Or un autre fait lexical semble ici relayer le précédent : l'étymologie grecque du mot témoin, martis, fait resurgir la figure du martyre à travers cette fois la personne du survivant. Les Pères de l'Eglise élaborèrent, comme on sait, une doctrine du martyre des chrétiens persécutés portant témoignage de leur foi, ce qui servit, dit Agamben, à "justifier le scandale d'une mort insensée" (p 32). De la même manière, le terme d'holocauste peut être considéré, dit Agamben, comme un euphémisme destiné à protéger le témoin, puis "l'héritier" du génocide, de l'absence de sens. Cette protection sémantique, faudrait-il ajouter, est sans doute un moyen de tenter le deuil empêché.


Au-delà du quiproquo lexical, ce retour du religieux dans le politique dit sans doute quelque chose de profond, mais qui reste impensé, sauf peut-être sous la forme ironique ou ambiguë de l'allégorie ou de la métaphore dans certains témoignages littéraires : l'un des premiers témoignages des camps nazis, L'Univers concentrationnaire de David Rousset, file l'image de l'initiation et de l'expiation comme s'il voulait mimer le délirant rituel nazi avant de le démystifier en lui appliquant une grille de lecture marxiste. Plus près de nous dans le temps, la trilogie fantastique de l'écrivain serbe Vidosav Stevanovic, La Neige et les chiens, rend compte de la catastrophe yougoslave à travers une construction poétique où les figures et les formes du rite orthodoxe, autant que les mythes balkaniques, se voient reprises et détournées sur un mode messianique singulier; par le mime fictionnel, l'auteur y explore le travail destructeur du langage meurtrier et la "pensée" grégaire et analogique à l'œuvre dans les rites de cruauté des milices ultranationalistes.

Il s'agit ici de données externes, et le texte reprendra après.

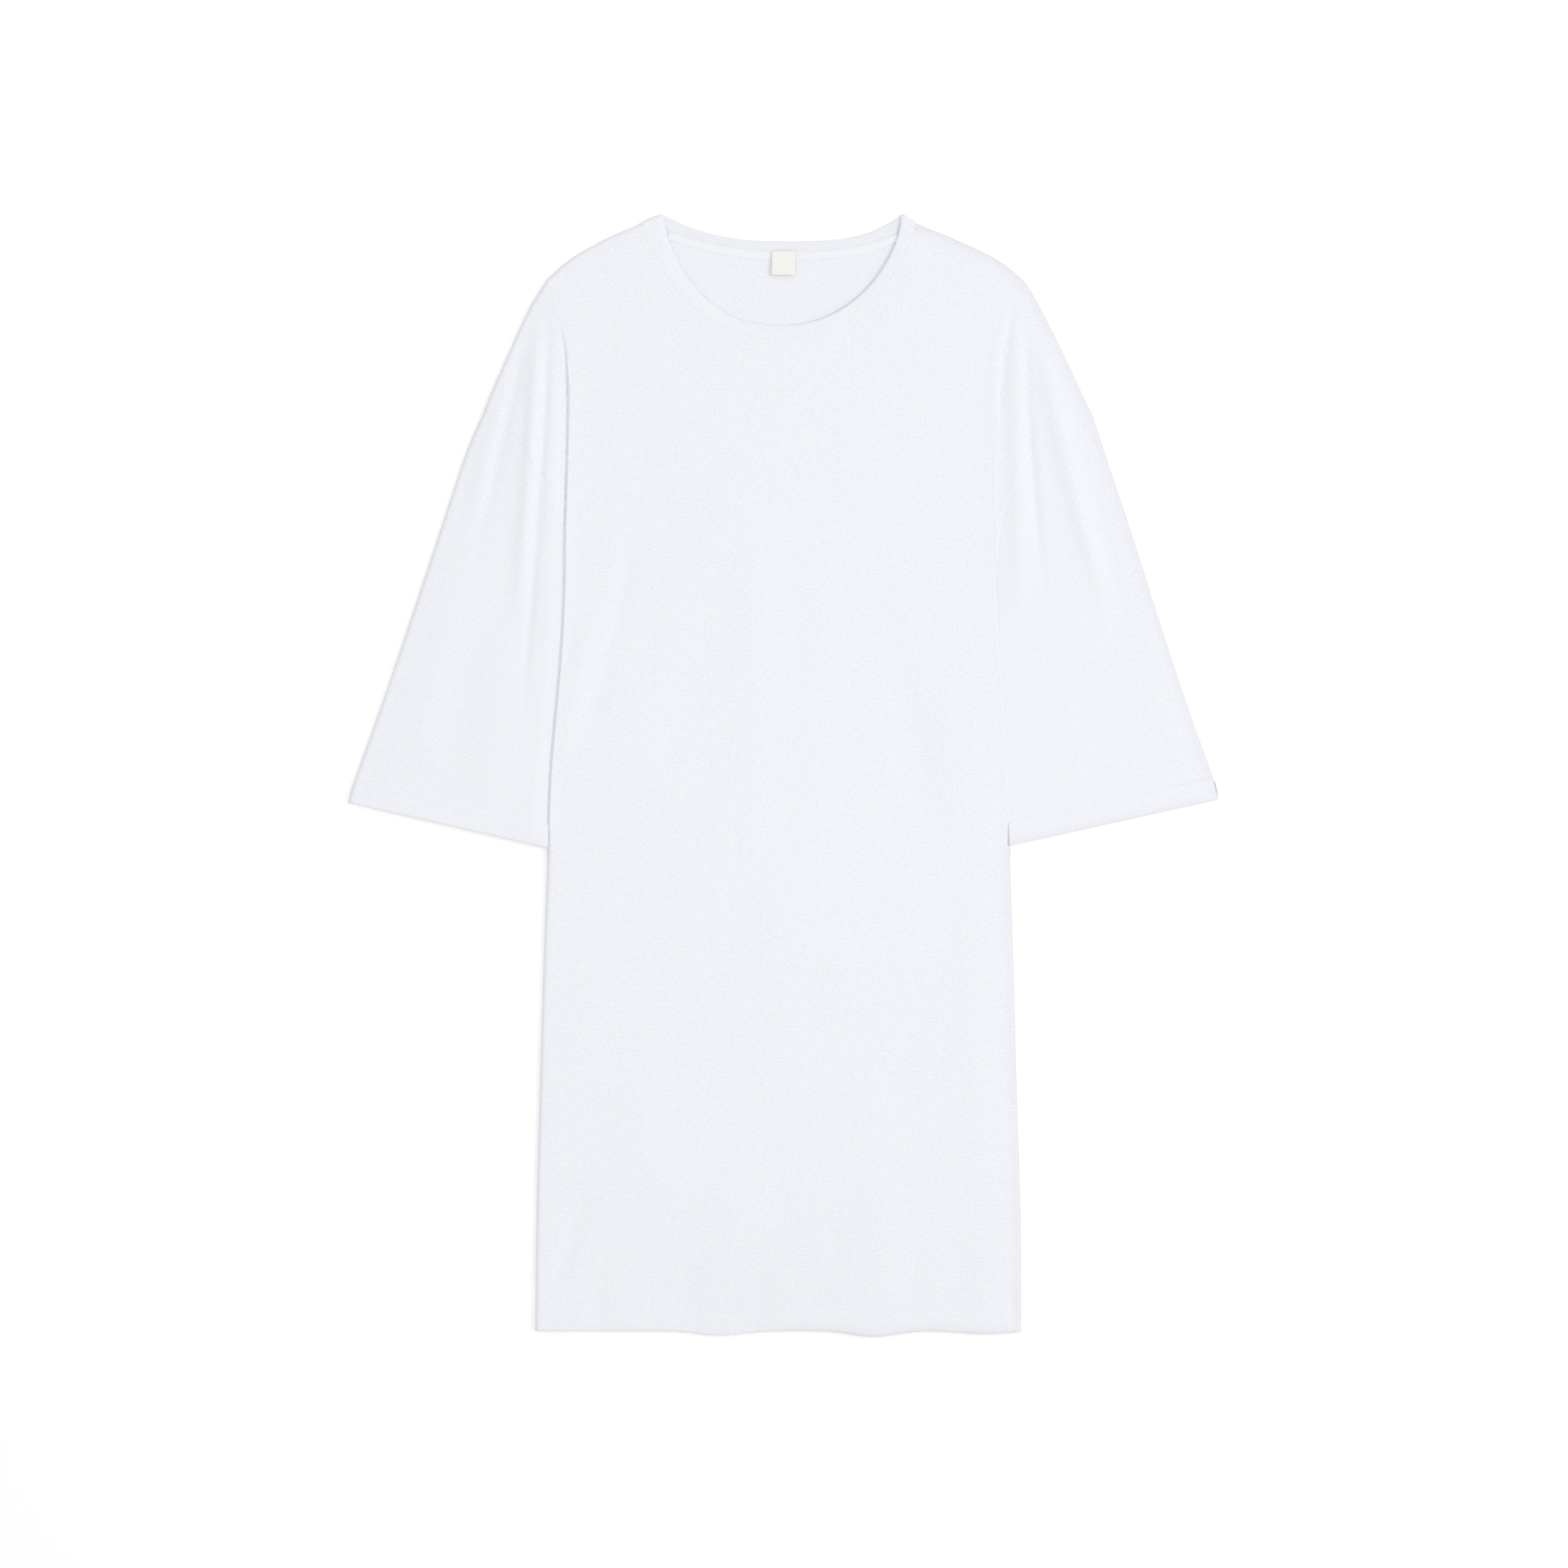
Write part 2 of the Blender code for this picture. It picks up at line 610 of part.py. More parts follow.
def add_label():
    """A woven label folded at its lower end: a bent strip drawn from the side and extruded."""
    rest = WALL + LAYER_GAP + TAPE_WALL + LAYER_GAP
    top = LENGTH / 2 - LABEL_DOWN
    bottom = top - LABEL_LENGTH
    fold = LABEL_WALL + LAYER_GAP / 2
    centre = (bottom + fold, rest + fold)
    outline = [(top, rest), (top, rest + LABEL_WALL)]
    outline += bend(centre, LAYER_GAP / 2, LABEL_TURN)[::-1]
    outline += [(top, rest + LABEL_WALL + LAYER_GAP), (top, rest + 2 * LABEL_WALL + LAYER_GAP)]
    outline += bend(centre, fold, LABEL_TURN)
    curve = bpy.data.curves.new("label_outline", "CURVE")
    curve.dimensions = "2D"
    curve.fill_mode = "BOTH"
    curve.extrude = LABEL_WIDTH / 2
    spline = curve.splines.new("POLY")
    spline.points.add(len(outline) - 1)
    for point, (along, height) in zip(spline.points, outline, strict=True):
        point.co = (along, height, 0, 1)
    spline.use_cyclic_u = True
    drawn = bpy.data.objects.new("label_outline", curve)
    dress.objects.link(drawn)
    drawn.rotation_euler = (math.radians(90), 0, math.radians(90))
    drawn.location = (LABEL_ACROSS, 0, 0)
    bpy.context.view_layer.update()
    depsgraph = bpy.context.evaluated_depsgraph_get()
    mesh = bpy.data.meshes.new_from_object(drawn.evaluated_get(depsgraph))
    mesh.transform(drawn.matrix_world)
    bpy.data.objects.remove(drawn)
    bpy.data.curves.remove(curve)
    bm = bmesh.new()
    bm.from_mesh(mesh)
    bmesh.ops.remove_doubles(bm, verts=bm.verts[:], dist=0.00001)
    bmesh.ops.recalc_face_normals(bm, faces=bm.faces[:])
    bm.to_mesh(mesh)
    bm.free()
    mesh.name = "label"
    add_object("label", mesh, LABEL_COLOUR)


def bend(centre, radius, count):
    """A half circle open towards the neck, from its upper end to its lower."""
    turned = []
    for step in range(count):
        angle = math.pi * (0.5 + step / (count - 1))
        turned.append((centre[0] + radius * math.cos(angle), centre[1] + radius * math.sin(angle)))
    return turned


for old in list(bpy.data.objects):
    bpy.data.objects.remove(old)

dress = bpy.data.collections.new("tshirt_dress")
bpy.context.scene.collection.children.link(dress)

add_body()
add_sleeve("sleeve_left", -1)
add_sleeve("sleeve_right", 1)
add_neckband()
add_tape()
add_label()
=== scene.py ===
# White jersey t-shirt dress laid flat. Places are in mm across and down from the top of the neckband.
import math
from collections import namedtuple

import bpy
import numpy as np
from mathutils import Matrix, Vector


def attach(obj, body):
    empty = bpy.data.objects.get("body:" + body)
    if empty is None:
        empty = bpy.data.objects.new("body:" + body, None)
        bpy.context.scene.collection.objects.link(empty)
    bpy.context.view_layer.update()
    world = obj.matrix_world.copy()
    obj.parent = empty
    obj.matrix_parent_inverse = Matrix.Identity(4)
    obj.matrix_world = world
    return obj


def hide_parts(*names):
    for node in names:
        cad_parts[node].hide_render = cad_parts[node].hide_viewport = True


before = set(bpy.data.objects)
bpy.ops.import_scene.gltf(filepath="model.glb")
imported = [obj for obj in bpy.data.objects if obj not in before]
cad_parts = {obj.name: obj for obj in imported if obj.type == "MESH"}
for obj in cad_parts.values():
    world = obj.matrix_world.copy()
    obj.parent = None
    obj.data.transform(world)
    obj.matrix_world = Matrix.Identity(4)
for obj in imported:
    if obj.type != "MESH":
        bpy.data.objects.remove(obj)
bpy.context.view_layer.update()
mm = 0.001
print("frame loaded")

# the dress, as in the frame
garment = {
    "length": 912.0,
    "wall": 1.1,            # jersey in the frame
    "hemExtra": 0.5,        # second layer of the turned-up hems
    "hemDepth": 16.5,
    "cuffDepth": 17.8,
    "layerGap": 0.3,
    "loft": 1.8,            # air under the front where nothing folds it
    "edgeReach": 30.0,
    "rollWidth": 3.6,
    "edgeHeight": 0.8,      # where the front meets the back at an outer edge
    "shoulderFall": 0.45,   # share of the loft that is lost towards the shoulders
    "shoulderReach": 22.0,
    "sleeveFade": 22.0,     # over the last of the sleeve the crease turns into the side edge
    "lowLoft": 0.2,         # share of a tuck's loft that stays below the sleeve
    "stepReach": 60.0,      # how far from the crease its step is felt
    "lowReach": 16.0,
    "calmFrom": 0.4,        # along the crease
    "calmFade": 0.3,
    "leastHeight": 0.4,     # softens the lowest places of the folds
    "ripple": 0.14,
}

# side edges of the body from the underarm to the hem: down, left, right
sideEdges = [
    (301, 178.1, 172.8), (338, 179.7, 174.6), (364, 181.5, 176.2), (395, 184.2, 178.4),
    (450, 189.1, 182.2), (494, 191.0, 184.0), (525, 191.6, 184.4), (604, 194.5, 187.0),
    (737, 198.5, 190.6), (816, 200.4, 193.2), (912, 201.6, 193.6),
]
# each row below: left across, left down, right across, right down
armhole = [
    (178.1, 301.0, 172.8, 301.0), (180.6, 258.0, 176.5, 258.0), (186.0, 229.5, 185.5, 228.0),
    (195.5, 213.0, 196.0, 208.5), (206.5, 199.0, 206.0, 191.0), (213.0, 188.0, 221.0, 177.5),
    (224.5, 178.0, 236.0, 167.5), (243.5, 161.5, 251.5, 163.5),
]
groove = [
    (178.1, 301.0, 172.8, 301.0), (177.7, 258.0, 170.8, 257.0), (176.1, 202.0, 170.0, 216.0),
    (175.3, 149.0, 171.5, 175.0), (176.9, 116.0, 172.5, 137.0), (180.0, 96.5, 176.2, 101.0),
    (186.0, 79.0, 188.0, 66.0), (191.5, 53.0, 194.5, 53.0),
]
shoulderTip = [
    (243.5, 161.5, 251.5, 163.5), (237.5, 146.0, 243.0, 146.0), (223.0, 113.0, 227.5, 113.0),
    (208.0, 80.0, 211.0, 80.0), (198.0, 63.0, 201.5, 63.0), (191.5, 53.0, 194.5, 53.0),
]
shoulder = [
    (191.5, 53.0, 194.5, 53.0), (173.0, 37.0, 173.5, 37.0), (145.5, 21.0, 140.5, 21.0),
    (115.0, 7.5, 107.5, 7.5),
]
neckTip = [(115.0, 7.5, 107.5, 7.5), (97.65, 0.3, 96.35, 0.3)]
sleeveEdge = [
    (243.5, 161.5, 251.5, 163.5), (258.0, 195.5, 262.0, 195.5), (280.0, 261.5, 284.0, 261.5),
    (302.0, 327.5, 305.0, 327.5), (324.5, 393.5, 326.5, 393.5), (348.0, 459.5, 350.0, 459.5),
    (353.6, 478.0, 353.6, 476.0),
]
cuffCorner = {-1: 515.0, 1: 513.5}
NeckCurve = namedtuple("NeckCurve", "middle halfWidth top depth leftPower rightPower leftEase rightEase")
frontSeam = NeckCurve(-3.75, 111.25, 7.5, 92.5, 2.4, 2.5, 0.9, 0.8)
frontEdge = NeckCurve(-0.65, 97.0, 0.3, 90.2, 2.45, 2.1, 0.68, 0.60)
backSeam = NeckCurve(-3.75, 111.25, 7.5, 23.5, 2.0, 3.0, 1.2, 1.0)
backEdge = NeckCurve(-0.65, 97.0, 0.3, 21.8, 2.5, 3.5, 1.0, 1.0)
hemDown = 907.2
hemFade = 90.0
hemWaves = [(-49.5, 24, 3.6), (75.0, 24, 4.6), (166.0, 28, 2.2)]   # across, half width, drop

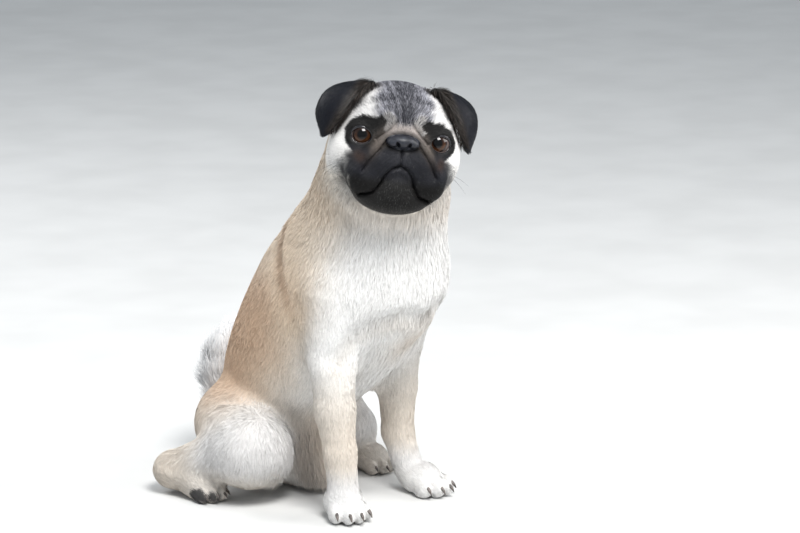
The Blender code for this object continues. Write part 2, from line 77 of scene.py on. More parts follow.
HEAD_VOXEL = 0.0009
BODY_VOXEL = 0.0024
NOSE_VOXEL = 0.00045
RANDOM = np.random.default_rng(7)


def in_head(p):
    """Points of the dog's frame in the head's own frame."""
    return (p - HEAD[:3, 3].astype(p.dtype)) @ HEAD[:3, :3].astype(p.dtype)


def from_head(local):
    """Points of the head's frame in the dog's frame."""
    return np.asarray(local) @ HEAD[:3, :3].T + HEAD[:3, 3]


def blend(a, b, width):
    """The smooth union of two distance fields."""
    near = np.maximum(width - np.abs(a - b), 0) / width
    return np.minimum(a, b) - near * near * width / 4


def carve(a, b, width):
    """Field a with b taken away, its edge rounded."""
    near = np.maximum(width - np.abs(a + b), 0) / width
    return np.maximum(a, -b) + near * near * width / 4


def length(v):
    return np.sqrt(np.einsum("ij,ij->i", v, v))


def unit(v):
    return v / np.maximum(length(v), 1e-9)[:, None]


def turned(p, centre, spin):
    """Points about a centre, turned back by degrees about x, y and z."""
    q = p - np.array(centre, p.dtype)
    if spin is None:
        return q
    x, y, z = (math.radians(s) for s in spin)
    turn = Matrix.Rotation(z, 3, "Z") @ Matrix.Rotation(y, 3, "Y") @ Matrix.Rotation(x, 3, "X")
    return q @ np.array(turn).astype(p.dtype)


def ellipsoid(p, centre, radii, spin=None):
    q = turned(p, centre, spin) / np.array(radii, p.dtype)
    outer = length(q)
    inner = length(q / np.array(radii, p.dtype))
    return outer * (outer - 1) / np.maximum(inner, 1e-6)


def limb(p, a, b, start, end):
    """A round cone from point a to point b, with a radius at each."""
    a, b = np.array(a, p.dtype), np.array(b, p.dtype)
    along = b - a
    t = np.clip((p - a) @ along / (along @ along), 0, 1)
    return length(p - a - t[:, None] * along) - (start + (end - start) * t)


def chain(p, points, radii, width):
    """Round cones through a row of points, blended into one limb."""
    d = limb(p, points[0], points[1], radii[0], radii[1])
    for i in range(1, len(points) - 1):
        d = blend(d, limb(p, points[i], points[i + 1], radii[i], radii[i + 1]), width)
    return d


def bent_line(p, points):
    """Distance in space from a bent line."""
    return chain(p, points, (0,) * len(points), 0.0001)


def path_distance(q, points):
    """Distance in the face's own x and z from a bent line."""
    best = np.full(len(q), 1, q.dtype)
    flat = q[:, [0, 2]]
    for a, b in zip(points[:-1], points[1:]):
        a, b = np.array(a, q.dtype), np.array(b, q.dtype)
        t = np.clip((flat - a) @ (b - a) / ((b - a) @ (b - a)), 0, 1)
        best = np.minimum(best, length(flat - a - t[:, None] * (b - a)))
    return best


def half_head(p):
    """Points in the head's own frame, its right half laid over the left one."""
    q = in_head(p)
    return np.column_stack([np.abs(q[:, 0]), q[:, 1], q[:, 2]])


def wave(distance, width):
    """A bell-shaped falloff for a ridge, a crease or a marking."""
    return np.exp(-((distance / width) ** 2))


def step(value, start, end):
    """Rises smoothly from 0 at start to 1 at end."""
    t = np.clip((value - start) / (end - start), 0, 1)
    return t * t * (3 - 2 * t)


# The face's lines, as x and z on its left half, in the head's frame.
NOSE_FOLD = ((0, 0.01), (0.009, 0.0085), (0.018, 0.0015), (0.026, -0.0085), (0.033, -0.0185),
             (0.038, -0.03))
UNDER_FOLD = ((0, 0.0045), (0.008, 0.0035), (0.0145, -0.001), (0.02, -0.009), (0.0275, -0.0185),
              (0.033, -0.029))
OVER_FOLD = ((0.0065, 0.017), (0.01, 0.011), (0.016, 0.0055), (0.0235, -0.0015))
BROW_LINE = ((0.0065, 0.017), (0.0075, 0.0225), (0.0115, 0.0265), (0.018, 0.0275))
UPPER_WRINKLE = ((0.012, 0.036), (0.022, 0.0335), (0.034, 0.03), (0.044, 0.023))
MOUTH_LINE = ((0, -0.0225), (0.0072, -0.0248), (0.0125, -0.0312), (0.0152, -0.0405), (0.0205, -0.0485),
              (0.031, -0.0515))
PHILTRUM = ((0, -0.0065), (0, -0.0225))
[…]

On pourrait, pour comprendre ce dont il s'agit ici, mettre ces textes à l'étude. Mais l'approche philologique de cette intime compréhension littéraire ne suffirait pas à produire une élaboration théorique dans ce domaine. Pour tenter celle-ci, il faut mettre en place une véritable anthropologie de la violence génocidaire, qui nécessiterait une série d'études monographiques et comparées diversifiant les approches et les objets historiques. A moins d'évoluer dans la stricte induction phénoménologique, ce qui semble risqué en la matière, un tel travail suppose un préliminaire critique : il consisterait à établir un état des lieux, propre à décloisonner, articuler, ou au moins confronter les théories du sacrifice religieux et de la violence politique, permettant - ou non - d'interpréter l'apparent retour du sacrificiel dans le génocidaire. L'analyse comparée des actes de violence doit ici se doubler d'une analyse comparée des textes où ces actes ont été - ou non - réfléchis. L'enjeu est de rétablir la perception d'un seuil important à comprendre : celui qui se brouille comme fonctionnellement, lors des génocides, dans les violences dites "de proximité" et les "crimes intimes" où se manifestent, en pleine tuerie insensée, quoique programmée, des traits de cruauté organisés sur un mode rituel.

 

René Girard : déni du génocidaire et recouvrement religieux du politique.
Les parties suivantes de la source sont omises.